Task details —
Track down the lines that contain "values" and copy them.

Data block —
------

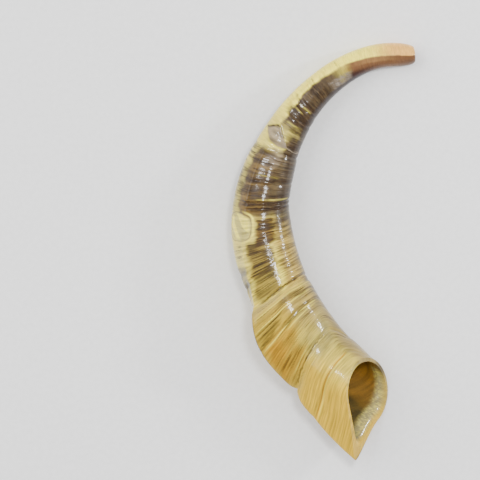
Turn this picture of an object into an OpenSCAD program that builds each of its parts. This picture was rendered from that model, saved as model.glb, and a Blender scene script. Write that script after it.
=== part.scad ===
// Shofar: a ram's horn blown through a cup cut in its tip.
// The horn lies on its side on a table, with the mouthpiece end pointing to +X at +Y and the
// bell opening up and to +X at -Y.  A horn is keratin laid down as nested growth cones: the
// oldest is the tip, and each younger cone starts inside the one before it.  Every cone is a
// node here, and neighbours meet along the scarf between them.

/* [Mouthpiece] */
// radius of the cup at the face (mm)
cup_r = 4.0; // [3.5:0.1:6]
// depth of the cup below the face (mm)
cup_depth = 8; // [5:0.5:12]
// radius of the drilled throat (mm)
throat_r = 2.5; // [1.5:0.1:3.5]
// depth from the face where the throat opens into the channel (mm)
throat_end = 38; // [25:1:45]
// radius of the tip face, as a fraction of the full tip section
tip_face = 0.57; // [0.55:0.01:0.85]
// length over which the tip is rounded off (mm)
tip_rounding = 16; // [6:0.5:24]

/* [Bore] */
// radius of the burned channel where the throat ends (mm)
channel_r = 3.2; // [2.5:0.1:5]
// distance from the tip where the natural hollow starts (mm)
hollow_start = 150; // [120:5:200]
// distance from the tip where the hollow reaches its full width (mm)
hollow_full = 285; // [240:5:320]
// wall of the hollow near the bell (mm)
wall = 3.6; // [2:0.1:6]
// angle by which the inside of the keel is blunter than the outside (degrees)
keel_fill = 4; // [0:1:15]

/* [Bell rim] */
// width of the flat part of the rim (mm)
rim_flat = 1.8; // [1:0.1:3]
// length of the bevel inside the rim, along the horn (mm)
rim_bevel = 4; // [2:0.5:8]

/* [Growth cones] */
// length of the scarf between two growth cones (mm)
scarf = 12; // [6:1:20]
// depth of the strong groove above the bell, as a fraction of the radius
notch_depth = 0.05; // [0:0.01:0.1]

/* [Detail] */
// columns around the horn
columns = 56; // [24:4:72]
// spacing of the outer rings (mm)
ring_step = 4.6; // [3:0.2:10]

/* [Hidden] */

horn_shade = [0.80, 0.66, 0.42];
pale_shade = [0.90, 0.80, 0.62];
streak_shade = [0.62, 0.48, 0.28];

// Stations along the spine, one every station_pitch from the tip:
// [x, y, z, heading of the outer side, radius, height / width, keel angle above the outer
//  side, half angle that the keel adds, lean of the ring towards the bell]
station_pitch = 30;
STATIONS = [
    [ 68.6,  148.2,  8.0,  96,  9.0, 0.94, 100, 15, -0.06],
    [ 39.6,  146.4,  9.4, 100,  9.4, 0.94,  94, 24,  0.00],
    [ 12.6,  134.4, 12.5, 118, 10.8, 0.92,  72, 28,  0.05],
    [-10.8,  114.2, 15.5, 134, 12.7, 0.92,  66, 28,  0.08],
    [-28.2,   90.0, 17.6, 149, 15.2, 0.90,  66, 28,  0.10],
    [-40.8,   62.5, 19.2, 165, 18.8, 0.88,  60, 28,  0.15],
    [-47.2,   33.0, 20.2, 181, 21.4, 0.88,  55, 28,  0.25],
    [-44.4,    3.0, 21.2, 193, 23.0, 0.88,  50, 30,  0.10],
    [-35.0,  -25.3, 22.4, 205, 23.2, 0.90,  42, 36, -0.10],
    [-22.4,  -51.7, 23.6, 216, 24.4, 0.92,  28, 44, -0.22],
    [ -3.8,  -74.4, 22.0, 225, 24.6, 0.96,  12, 47, -0.35],
    [ 18.4,  -95.0, 23.8, 229, 26.6, 0.98,   4, 57, -0.45],
    [ 42.8, -112.6, 24.6, 231, 27.3, 1.00,   0, 63, -0.50],
    [ 66.8, -130.4, 27.6, 232, 27.7, 1.00,   0, 64, -0.50]
];

// Where each growth cone ends at the outer surface, measured along the spine, and how far it
// swells between its two grooves: all round, and more on the keel.
CONE_ENDS = [98, 136, 184, 248, 310];
LAST_RING = 366;
SWELL_ROUND = [0, 0.015, 0.030, 0.022, 0.055, 0.045];
SWELL_KEEL = [0, 0, 0.020, 0.030, 0.100, 0];
KEEL_SPREAD = 32;
KEEL_EDGE = 3;
KEEL_EDGE_INSIDE = 8;
NOTCH_SPREAD = 5;
NOTCH_AROUND = 29;

// The bell is sawn off along one plane.
RIM_POINT = [26.6, -162.4, 19.8];
RIM_TILT = [0.82, -0.13, 0.60];
RIM_NORMAL = RIM_TILT / norm(RIM_TILT);
RIM_SEARCH = [290, 400];

// Towards the bell the section turns flatter across one slanted direction.
FLAT_FROM = 270;
FLAT_OVER = 60;
FLAT_TURN = 62;
FLAT_AMOUNT = 0.20;

// Puts the lowest point on the table and the middle of the outline on the origin.
CENTRING = [0.18, -0.21, -0.01];

channel_growth = 0.6;   // extra channel radius by the start of the hollow
overshoot = 1;
cup_curve = 1.8;        // 1 is a cone, higher is a rounder bowl
cup_step = 0.125;
blind_ring = 6;         // the channel's blind end, short of the throat's

function clamp01(t) = min(max(t, 0), 1);

// Catmull-Rom through the stations, with straight continuation past both ends.
function station(s) =
    let (
        u = s / station_pitch,
        last = len(STATIONS) - 1,
        i = min(max(floor(u), 0), last - 1),
        f = u - i,
        b = STATIONS[i],
        c = STATIONS[i + 1],
        a = i > 0 ? STATIONS[i - 1] : 2 * b - c,
        d = i < last - 1 ? STATIONS[i + 2] : 2 * c - b
    )
    0.5 * (2 * b + (c - a) * f + (2 * a - 5 * b + 4 * c - d) * f * f
        + (3 * b - a - 3 * c + d) * f * f * f);

function cone_index(s, k = 0) = k < len(CONE_ENDS) && s >= CONE_ENDS[k] ? cone_index(s, k + 1) : k;
function cone_start(k) = k == 0 ? 0 : CONE_ENDS[k - 1];
function cone_end(k) = k < len(CONE_ENDS) ? CONE_ENDS[k] : LAST_RING;

// Radius factor of the growth cones: each swells just past its groove, then tapers.
function swelling(s, turn) =
    let (
        k = cone_index(s),
        t = clamp01((s - cone_start(k)) / (cone_end(k) - cone_start(k))),
        bump = sin(180 * pow(t, 0.5)),
        keel = exp(-pow(turn / KEEL_SPREAD, 2)),
        notch = exp(-pow((s - CONE_ENDS[4]) / NOTCH_SPREAD, 2) - pow(turn / NOTCH_AROUND, 2))
    )
    1 + (SWELL_ROUND[k] + SWELL_KEEL[k] * keel) * bump - notch_depth * notch;

// Keel: a straight-sided corner that stands out from the round section.
// edge is how far around its crest the corner is rounded.
function keel_factor(turn, half, edge) =
    1 / cos(max(0, half - sqrt(turn * turn + edge * edge)));

// Flattened round section, as a polar radius for a ring of radius 1.
function oval(s, phi, flat) =
    let (
        t = clamp01((s - FLAT_FROM) / FLAT_OVER),
        k = flat * (1 - FLAT_AMOUNT * t),
        a = phi - FLAT_TURN * t
    )
    1 / sqrt(pow(cos(a), 2) + pow(sin(a) / k, 2));

function tip_round(s) =
    let (t = 1 - clamp01(s / tip_rounding))
    tip_face + (1 - tip_face) * sqrt(1 - t * t);

function outer_radius(s, turn, st) =
    st[4] * oval(s, turn + st[6], st[5]) * keel_factor(turn, st[7], KEEL_EDGE) * tip_round(s)
    * swelling(s, turn);

function channel(s) = channel_r + channel_growth * clamp01(s / hollow_start);

// The hollow grows from the channel to the full width between hollow_start and hollow_full.
function inner_radius(s, turn, st, thickness) =
    let (
        full = st[4] * oval(s, turn + st[6], st[5])
            * keel_factor(turn, max(0, st[7] - keel_fill), KEEL_EDGE_INSIDE) - thickness,
        t = clamp01((s - hollow_start) / (hollow_full - hollow_start))
    )
    channel(s) + (full - channel(s)) * sin(90 * t);

function place(st, phi, r) =
    let (
        out = [cos(st[3]), sin(st[3]), 0],
        along = [-sin(st[3]), cos(st[3]), 0],
        up = along * st[8] + [0, 0, sqrt(1 - st[8] * st[8])]
    )
    [st[0], st[1], st[2]] + out * r * cos(phi) + up * r * sin(phi) + CENTRING;

// turn is the angle around the horn, measured from the keel, from -180 to 180.
function outside(s, turn) =
    let (st = station(s))
    place(st, turn + st[6], outer_radius(s, turn, st));
function inside(s, turn, thickness) =
    let (st = station(s))
    place(st, turn + st[6], inner_radius(s, turn, st, thickness));

function past_rim(p) = (p - CENTRING - RIM_POINT) * RIM_NORMAL > 0;

// Distance from the tip where a line along the surface meets the rim plane (bisection).
function outer_rim(turn, lo = RIM_SEARCH[0], hi = RIM_SEARCH[1], n = 24) =
    let (mid = (lo + hi) / 2)
    n == 0 ? mid
    : past_rim(outside(mid, turn)) ? outer_rim(turn, lo, mid, n - 1)
    : outer_rim(turn, mid, hi, n - 1);
function inner_rim(turn, thickness, lo = RIM_SEARCH[0], hi = RIM_SEARCH[1], n = 24) =
    let (mid = (lo + hi) / 2)
    n == 0 ? mid
    : past_rim(inside(mid, turn, thickness)) ? inner_rim(turn, thickness, lo, mid, n - 1)
    : inner_rim(turn, thickness, mid, hi, n - 1);

// Columns sit closer together at the keel, which is the sharpest part of the section.
TURNS = [for (i = [0:columns - 1])
    let (t = -1 + 2 * i / columns)
    180 * (0.72 * t + 0.28 * t * t * t)];

function outer_ring(s) = [for (t = TURNS) outside(s, t)];
function inner_ring(s, thickness) = [for (t = TURNS) inside(s, t, thickness)];

function spread(from, to, step) =
    let (n = max(1, ceil(abs(to - from) / step)))
    [for (i = [0:n]) from + (to - from) * i / n];

// Side faces of a stack of rings.  flip picks the other diagonal of each quad.
function band(i, j, flip) =
    [for (c = [0:columns - 1])
        let (
            d = (c + 1) % columns,
            a = i * columns + c,
            b = i * columns + d,
            e = j * columns + c,
            f = j * columns + d
        )
        each flip ? [[a, b, e], [b, f, e]] : [[a, b, f], [a, f, e]]];

function fan(i, centre, out) =
    [for (c = [0:columns - 1])
        let (a = i * columns + c, b = i * columns + (c + 1) % columns)
        out ? [centre, b, a] : [centre, a, b]];

function flatten(rings) = [for (ring = rings) each ring];

// A closed loop of rings: down the outside, across, back up the inside and across again.
module shell(rings) {
    n = len(rings);
    polyhedron(
        points = flatten(rings),
        faces = concat(
            [for (i = [0:n - 2]) each band(i, i + 1, false)],
            band(n - 1, 0, true)
        ),
        convexity = 8
    );
}

function centre_of(ring, i = 0) =
    i == len(ring) ? [0, 0, 0] : ring[i] / len(ring) + centre_of(ring, i + 1);

// The tip cone: rings down the outside and back up the channel, closed at both ends.
module tip_body() {
    rings = concat(
        [for (s = concat([0, 0.4, 1.2, 2.4, 4, 6], spread(8, CONE_ENDS[0], ring_step)))
            outer_ring(s)],
        [for (s = spread(CONE_ENDS[0] - scarf, throat_end - blind_ring, 2 * ring_step))
            inner_ring(s, wall)]
    );
    n = len(rings);
    polyhedron(
        points = concat(flatten(rings), [centre_of(rings[0]), centre_of(rings[n - 1])]),
        faces = concat(
            [for (i = [0:n - 2]) each band(i, i + 1, false)],
            fan(0, n * columns, true),
            fan(n - 1, n * columns + 1, false)
        ),
        convexity = 8
    );
}

// Cup and throat, turned about their own axis: z = 0 is the tip face, and the bore runs to -z.
module mouth_bore() {
    rotate_extrude($fn = 96)
        polygon([
            [0, overshoot],
            [cup_r + 0.5, overshoot],
            for (t = [0 : cup_step : 1])
                [throat_r + (cup_r - throat_r) * (1 - pow(t, cup_curve)), -cup_depth * t],
            [throat_r, -throat_end],
            [0, -throat_end]
        ]);
}

module tip_cone() {
    st = station(0);
    face_normal = cross(
        [cos(st[3]), sin(st[3]), 0],
        [-sin(st[3]) * st[8], cos(st[3]) * st[8], sqrt(1 - st[8] * st[8])]
    );
    tilt = acos(face_normal[2]);
    heading = atan2(face_normal[1], face_normal[0]);
    color(pale_shade)
    difference() {
        tip_body();
        translate([st[0], st[1], st[2]] + CENTRING)
            rotate([0, tilt, heading])
                mouth_bore();
    }
}

// One growth cone between the grooves k - 1 and k.
module growth_cone(k) {
    from = CONE_ENDS[k - 1];
    to = CONE_ENDS[k];
    shell(concat(
        [for (s = spread(from, to, ring_step)) outer_ring(s)],
        [for (s = spread(to - scarf, from - scarf, 2 * ring_step)) inner_ring(s, wall)]
    ));
}

module neck_cone() {
    color(horn_shade) growth_cone(1);
}

module upper_cone() {
    color(streak_shade) growth_cone(2);
}

module middle_cone() {
    color(streak_shade) growth_cone(3);
}

module lower_cone() {
    color(horn_shade) growth_cone(4);
}

// The youngest cone ends at the sawn rim, which is flat, with a bevel to the hollow.
module bell_cone() {
    from = CONE_ENDS[4];
    outer_end = [for (t = TURNS) outer_rim(t)];
    flat_end = [for (t = TURNS) inner_rim(t, rim_flat)];
    outer_steps = spread(0, 1, ring_step / (LAST_RING - from));
    inner_steps = spread(1, 0, 2 * ring_step / (LAST_RING - from + scarf));
    color(horn_shade) shell(concat(
        [for (w = outer_steps)
            [for (i = [0:columns - 1]) outside(from + (outer_end[i] - from) * w, TURNS[i])]],
        [[for (i = [0:columns - 1]) inside(flat_end[i], TURNS[i], rim_flat)]],
        [for (w = inner_steps)
            [for (i = [0:columns - 1])
                let (lip = flat_end[i] - rim_bevel, start = from - scarf)
                inside(start + (lip - start) * w, TURNS[i], wall)]]
    ));
}

tip_cone();
neck_cone();
upper_cone();
middle_cone();
lower_cone();
bell_cone();
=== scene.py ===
"""The looks of the shofar: one finely modelled piece of horn for each growth cone of the frame.

A place on the horn has two coordinates: `s`, in mm along the spine from the tip, and `turn`, in
degrees around the horn from its keel, positive towards the inner side of the curve. Two more
short names are used throughout: `g` is the place along the growth lines, in mm, and `st` holds
the station values at a place along the spine.
"""

import math

import bpy
import numpy as np
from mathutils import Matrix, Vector


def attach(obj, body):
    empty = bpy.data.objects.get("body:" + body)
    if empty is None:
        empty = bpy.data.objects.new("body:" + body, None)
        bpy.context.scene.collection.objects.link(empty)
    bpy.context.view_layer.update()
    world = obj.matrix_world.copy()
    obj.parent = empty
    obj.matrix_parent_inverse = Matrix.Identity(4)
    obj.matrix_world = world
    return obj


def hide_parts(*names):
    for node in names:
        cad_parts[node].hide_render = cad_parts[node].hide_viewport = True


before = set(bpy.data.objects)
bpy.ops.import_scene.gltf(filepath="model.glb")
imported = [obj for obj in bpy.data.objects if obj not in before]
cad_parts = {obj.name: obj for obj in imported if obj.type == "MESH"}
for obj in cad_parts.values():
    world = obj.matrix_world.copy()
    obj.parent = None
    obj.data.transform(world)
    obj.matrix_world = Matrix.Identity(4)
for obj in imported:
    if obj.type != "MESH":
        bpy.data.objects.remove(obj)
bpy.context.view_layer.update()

MM = 0.001

# ---------------------------------------------------------------- shape of the horn, in mm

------

Task solution —
the station values at a place along the spine.
for obj in cad_parts.values():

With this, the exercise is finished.